Thursday, April 09, 2009

The Anti-Bush: Trying to do it all

There was one characteristic of President George W. Bush that his opponents never figured a way to effectively combat - his ability to focus all of his attention and power on one issue at a time. While his Democratic opponents were all trying to pull him into battles on health care, defense, immigration, stem cells, abortion, etc., he would pick just one issue and make it his administration's top priority. Every major speech, every major TV appearance, every major article produced would focus on that one issue, until either the president has his way or it became clear that the American people wee not behind him.

President Obama seems obsessed with the idea of being the Anti-Bush, not only undoing moves that the public was never comfortable with (i.e. Gitmo) but also taking opposite stances on nearly everything. One of those moves is trying to attack every issue and every constituency at the same time. Now, in the midst of an economic crisis, not only is trying to tackle military transformation, health care reform, and tax reform, but now also Immigration Reform (which incidentally is one of the few issues that President George W Bush focussed on but had to abandon without having his way).

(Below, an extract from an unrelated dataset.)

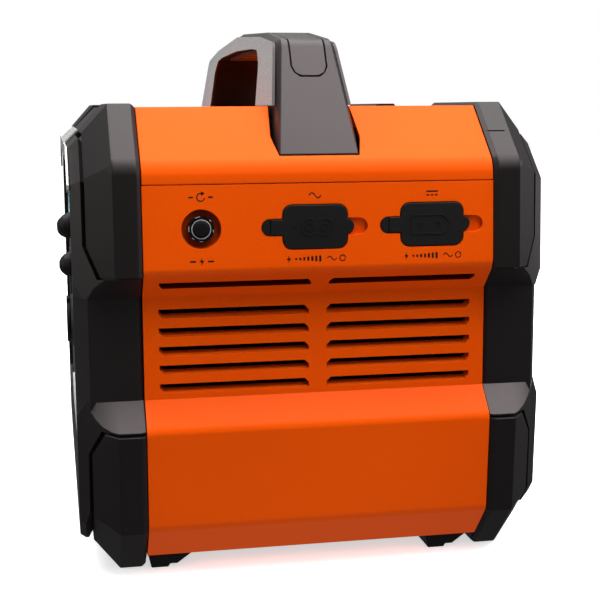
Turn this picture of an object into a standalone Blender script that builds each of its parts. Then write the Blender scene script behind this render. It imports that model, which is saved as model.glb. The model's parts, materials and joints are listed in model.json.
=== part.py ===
"""Portable power station with a carry handle, faceted corner guards and side inlets.

Millimetres in the constants, metres in the scene.  +X is the side with the two inlets,
-Y is the control front, +Z is up.  The constants are measured from the middle of the shell;
main() ends by moving everything so that the origin is the middle of the footprint, on the floor.
"""

import math

import bmesh
import bpy
from mathutils import Matrix, Vector

MM = 0.001
GAP = 0.35                     # clearance between touching pieces

# Body, seen from the front: half profile of the shell as (x, z), top to bottom
CREST = (149.0, 247.5)
SHOULDER = (182.5, 218.0)
WAIST_TOP = (185.0, 164.0)
RECESS_TOP = (171.0, 150.5)
RECESS_LOW = (171.0, 96.5)
WAIST_LOW = (184.0, 82.5)
SKIRT = (180.5, 29.0)
BASE = (162.0, 9.0)
HULL = [CREST, SHOULDER, WAIST_TOP, WAIST_LOW, SKIRT, BASE]
SEAM_Z = 208.5                 # joint between the top cover and the side panels
SHELL_Y = 92.0                 # half width of the orange shell, front to back
SHELL_WALL = 3.0

# Front and rear housings
FLANGE_Y = 92.7                # where a housing starts behind the shell edge
FLANGE_FULL_Y = 94.6           # where its bevelled rim reaches full size
GUARD_Y = 92.4                 # where the corner guards start
CHAMFER_Y = 106.0              # where the corner chamfer starts
FACE_Y = 127.0                 # front and rear faces
CHAMFER = FACE_Y - CHAMFER_Y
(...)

Perhaps this is a "divide and conquer" strategy to force the opposition to thin themselves out by opposing every Obama priority. But it looks like a desperate man trying to make hay because he knows his time is short. And desperation is never attractive in a leader.

3 comments:

CRCHAIR said...

I read this article too and can't help but think that immigration is an issue for his 2nd year, not the first. But maybe he figures that he can get all the Democrats to vote for things now, so why risk putting something off to when he might not have as big a majority in one of the houses of Congress.

Sean said...

It seems like a lot of the things he's trying to accomplish are second year issues - particularly given the current state of the economy. He may be doing what Crchair suggests, but it seems that in doing so he could create fatigue in his own party having to fight so many battles on so many different fronts all at once. It's possible that he gets very little from this strategy simply because he can't get his own party to focus on one issue long enough to form a coalition.

Jaltus said...

It has more to do with a promise he made to voters that he would begin the immigration reform during his first year. I think he is trying to keep that promise, though it is a political quagmire for him. It is a poor political move just because of how much it looks like he is undercutting his own jobs initiative.